─── Data records

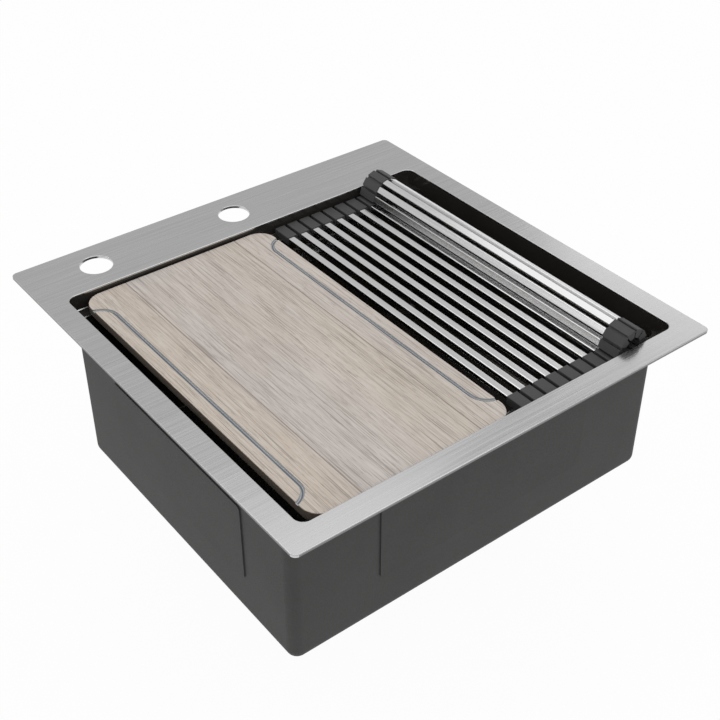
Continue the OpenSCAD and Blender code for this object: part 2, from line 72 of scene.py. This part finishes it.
# ---------------------------------------------------------------- materials
class Finish:
    """A material under construction: its node tree and short ways to add nodes."""

    def __init__(self, name):
        self.mat = bpy.data.materials.new(name)
        self.mat.use_nodes = True
        self.tree = self.mat.node_tree
        self.shader = self.tree.nodes["Principled BSDF"]

    def set(self, **values):
        for key, value in values.items():
            self.shader.inputs[key.replace("_", " ")].default_value = value
        return self

    def add(self, kind, **values):
        node = self.tree.nodes.new(kind)
        for key, value in values.items():
            setattr(node, key, value)
        return node

    def link(self, a, b):
        self.tree.links.new(a, b)

    def coords(self, scale=(1, 1, 1), move=(0, 0, 0)):
        tex = self.add("ShaderNodeTexCoord")
        place = self.add("ShaderNodeMapping")
        place.inputs["Scale"].default_value = scale
        place.inputs["Location"].default_value = move
        self.link(tex.outputs["Object"], place.inputs["Vector"])
        return place.outputs["Vector"]

    def noise(self, vector, scale, detail=2.0, rough=0.5):
        n = self.add("ShaderNodeTexNoise")
        n.inputs["Scale"].default_value = scale
        n.inputs["Detail"].default_value = detail
        n.inputs["Roughness"].default_value = rough
        self.link(vector, n.inputs["Vector"])
        return n.outputs["Fac"]

    def ramp(self, fac, stops):
        r = self.add("ShaderNodeValToRGB")
        els = r.color_ramp.elements
        while len(els) < len(stops):
            els.new(0.5)
        for el, (pos, col) in zip(els, stops):
            el.position = pos
            el.color = (*col, 1)
        self.link(fac, r.inputs["Fac"])
        return r.outputs["Color"]

    def span(self, fac, lo, hi, a=0.0, b=1.0):
        m = self.add("ShaderNodeMapRange")
        m.inputs["From Min"].default_value = a
        m.inputs["From Max"].default_value = b
        m.inputs["To Min"].default_value = lo
        m.inputs["To Max"].default_value = hi
        self.link(fac, m.inputs["Value"])
        return m.outputs["Result"]

    def blend(self, fac, a, b, mode="MIX"):
        m = self.add("ShaderNodeMix", data_type="RGBA", blend_type=mode)
        for sock, v in ((m.inputs["Factor"], fac), (m.inputs[6], a), (m.inputs[7], b)):
            if isinstance(v, (int, float)):
                sock.default_value = v
            elif isinstance(v, tuple):
                sock.default_value = (*v, 1)
            else:
                self.link(v, sock)
        return m.outputs[2]

    def bump(self, height, strength, distance):
        b = self.add("ShaderNodeBump")
        b.inputs["Strength"].default_value = strength
        b.inputs["Distance"].default_value = distance
        self.link(height, b.inputs["Height"])
        self.link(b.outputs["Normal"], self.shader.inputs["Normal"])
        return self

    def axis(self, name):
        """One coordinate of the point, in metres."""
        tex = self.add("ShaderNodeTexCoord")
        parts = self.add("ShaderNodeSeparateXYZ")
        self.link(tex.outputs["Object"], parts.inputs[0])
        return parts.outputs[name]

    def line(self, value, at, half):
        """1 where value is within half of at, else 0."""
        m = self.add("ShaderNodeMath", operation="COMPARE")
        m.inputs[1].default_value = at
        m.inputs[2].default_value = half
        self.link(value, m.inputs[0])
        return m.outputs[0]

    def colour(self, socket):
        self.link(socket, self.shader.inputs["Base Color"])
        return self

    def rough(self, socket):
        self.link(socket, self.shader.inputs["Roughness"])
        return self


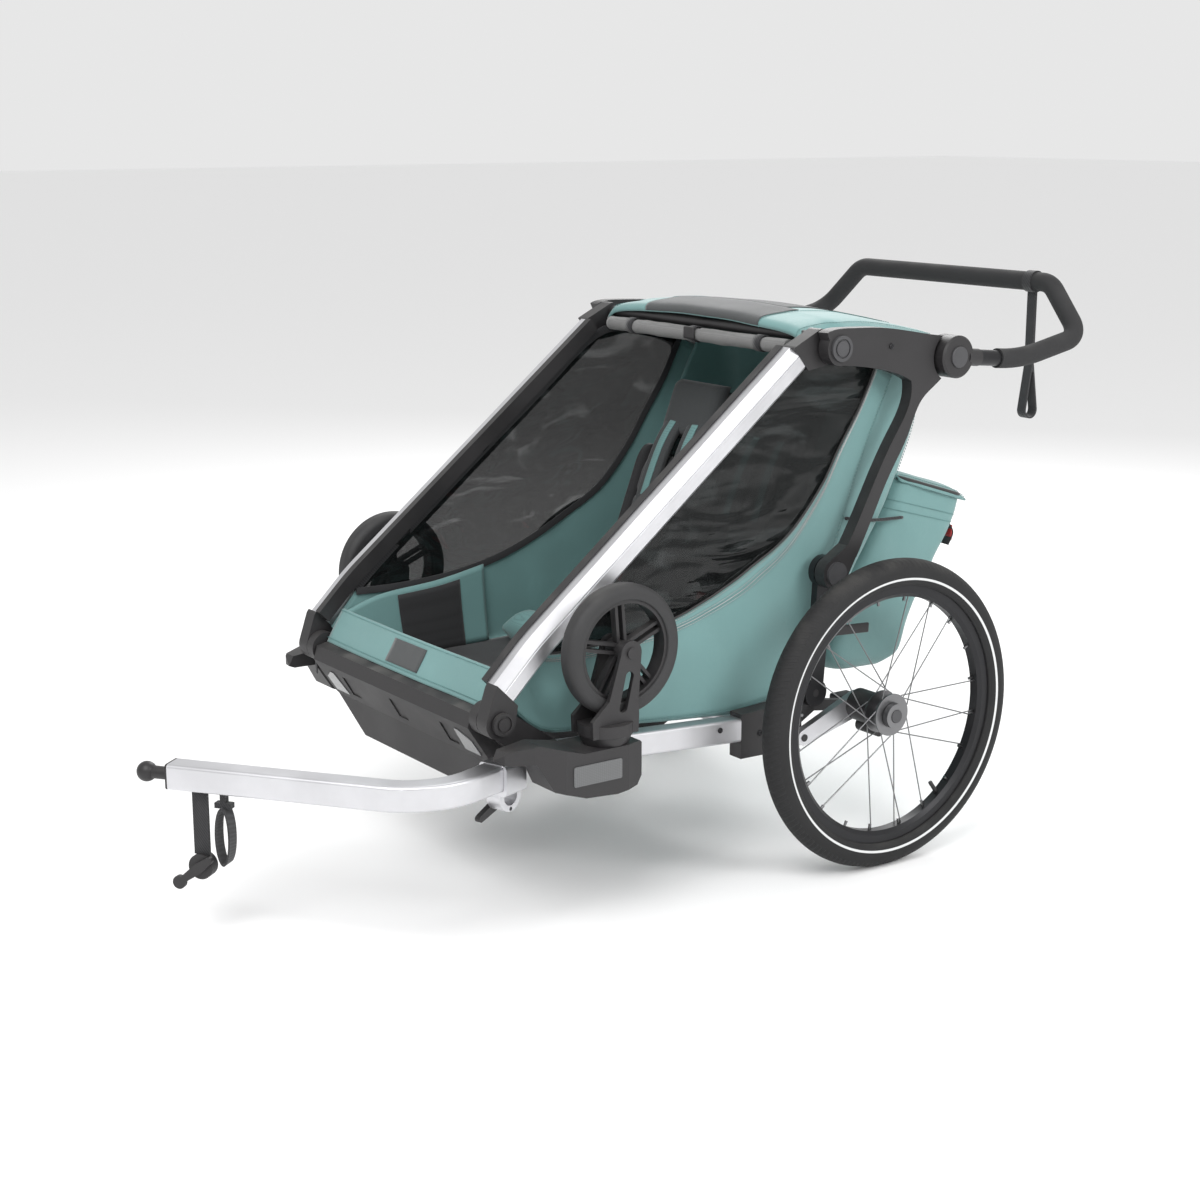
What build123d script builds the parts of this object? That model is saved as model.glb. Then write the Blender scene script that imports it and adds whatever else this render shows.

──────

Your goal: Give the listing above again, word for word.

Complete answer:
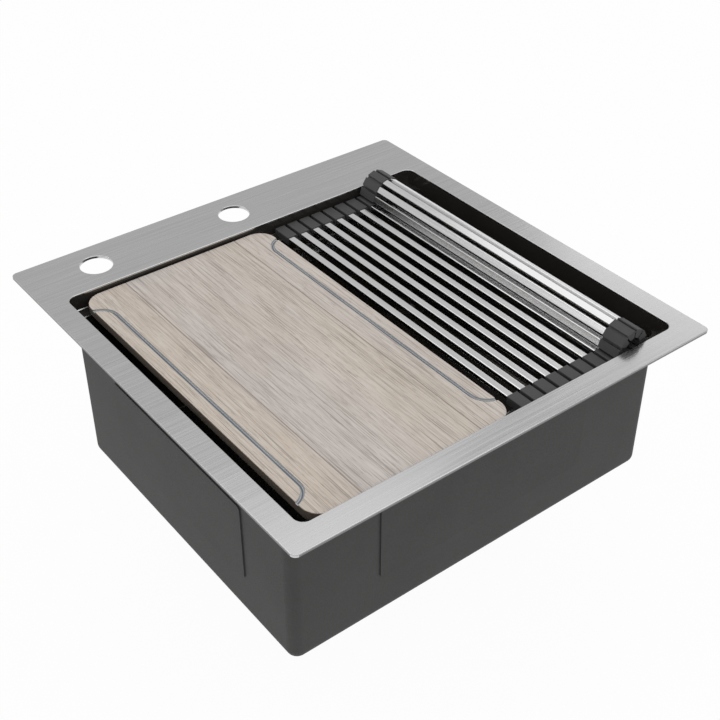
Continue the OpenSCAD and Blender code for this object: part 2, from line 72 of scene.py. This part finishes it.
# ---------------------------------------------------------------- materials
class Finish:
    """A material under construction: its node tree and short ways to add nodes."""

    def __init__(self, name):
        self.mat = bpy.data.materials.new(name)
        self.mat.use_nodes = True
        self.tree = self.mat.node_tree
        self.shader = self.tree.nodes["Principled BSDF"]

    def set(self, **values):
        for key, value in values.items():
            self.shader.inputs[key.replace("_", " ")].default_value = value
        return self

    def add(self, kind, **values):
        node = self.tree.nodes.new(kind)
        for key, value in values.items():
            setattr(node, key, value)
        return node

    def link(self, a, b):
        self.tree.links.new(a, b)

    def coords(self, scale=(1, 1, 1), move=(0, 0, 0)):
        tex = self.add("ShaderNodeTexCoord")
        place = self.add("ShaderNodeMapping")
        place.inputs["Scale"].default_value = scale
        place.inputs["Location"].default_value = move
        self.link(tex.outputs["Object"], place.inputs["Vector"])
        return place.outputs["Vector"]

    def noise(self, vector, scale, detail=2.0, rough=0.5):
        n = self.add("ShaderNodeTexNoise")
        n.inputs["Scale"].default_value = scale
        n.inputs["Detail"].default_value = detail
        n.inputs["Roughness"].default_value = rough
        self.link(vector, n.inputs["Vector"])
        return n.outputs["Fac"]

    def ramp(self, fac, stops):
        r = self.add("ShaderNodeValToRGB")
        els = r.color_ramp.elements
        while len(els) < len(stops):
            els.new(0.5)
        for el, (pos, col) in zip(els, stops):
            el.position = pos
            el.color = (*col, 1)
        self.link(fac, r.inputs["Fac"])
        return r.outputs["Color"]

    def span(self, fac, lo, hi, a=0.0, b=1.0):
        m = self.add("ShaderNodeMapRange")
        m.inputs["From Min"].default_value = a
        m.inputs["From Max"].default_value = b
        m.inputs["To Min"].default_value = lo
        m.inputs["To Max"].default_value = hi
        self.link(fac, m.inputs["Value"])
        return m.outputs["Result"]

    def blend(self, fac, a, b, mode="MIX"):
        m = self.add("ShaderNodeMix", data_type="RGBA", blend_type=mode)
        for sock, v in ((m.inputs["Factor"], fac), (m.inputs[6], a), (m.inputs[7], b)):
            if isinstance(v, (int, float)):
                sock.default_value = v
            elif isinstance(v, tuple):
                sock.default_value = (*v, 1)
            else:
                self.link(v, sock)
        return m.outputs[2]

    def bump(self, height, strength, distance):
        b = self.add("ShaderNodeBump")
        b.inputs["Strength"].default_value = strength
        b.inputs["Distance"].default_value = distance
        self.link(height, b.inputs["Height"])
        self.link(b.outputs["Normal"], self.shader.inputs["Normal"])
        return self

    def axis(self, name):
        """One coordinate of the point, in metres."""
        tex = self.add("ShaderNodeTexCoord")
        parts = self.add("ShaderNodeSeparateXYZ")
        self.link(tex.outputs["Object"], parts.inputs[0])
        return parts.outputs[name]

    def line(self, value, at, half):
        """1 where value is within half of at, else 0."""
        m = self.add("ShaderNodeMath", operation="COMPARE")
        m.inputs[1].default_value = at
        m.inputs[2].default_value = half
        self.link(value, m.inputs[0])
        return m.outputs[0]

    def colour(self, socket):
        self.link(socket, self.shader.inputs["Base Color"])
        return self

    def rough(self, socket):
        self.link(socket, self.shader.inputs["Roughness"])
        return self


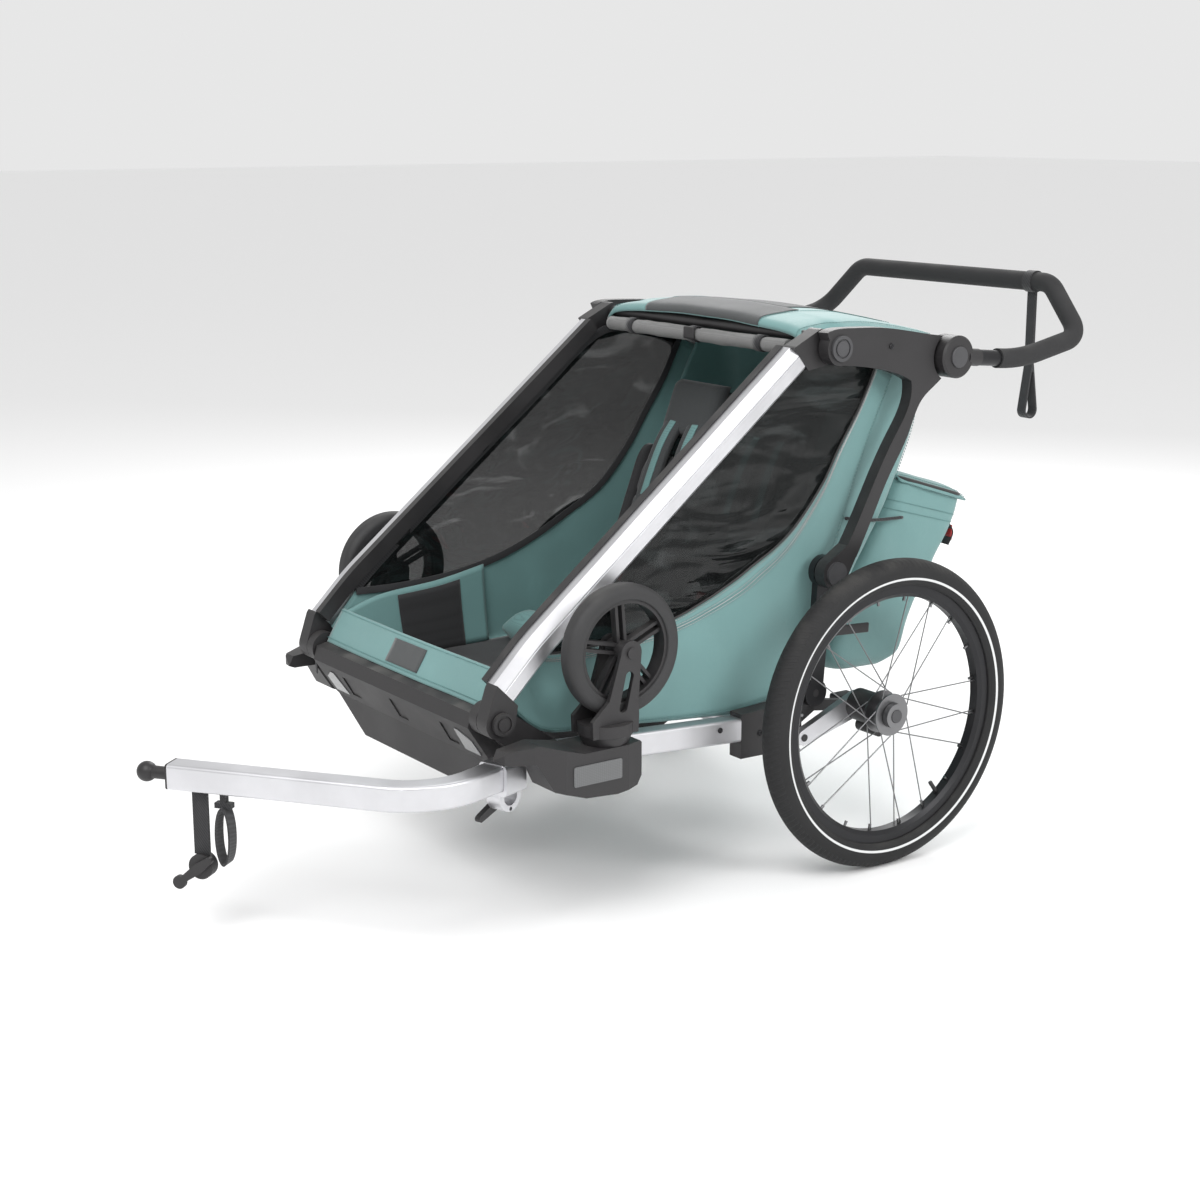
What build123d script builds the parts of this object? That model is saved as model.glb. Then write the Blender scene script that imports it and adds whatever else this render shows.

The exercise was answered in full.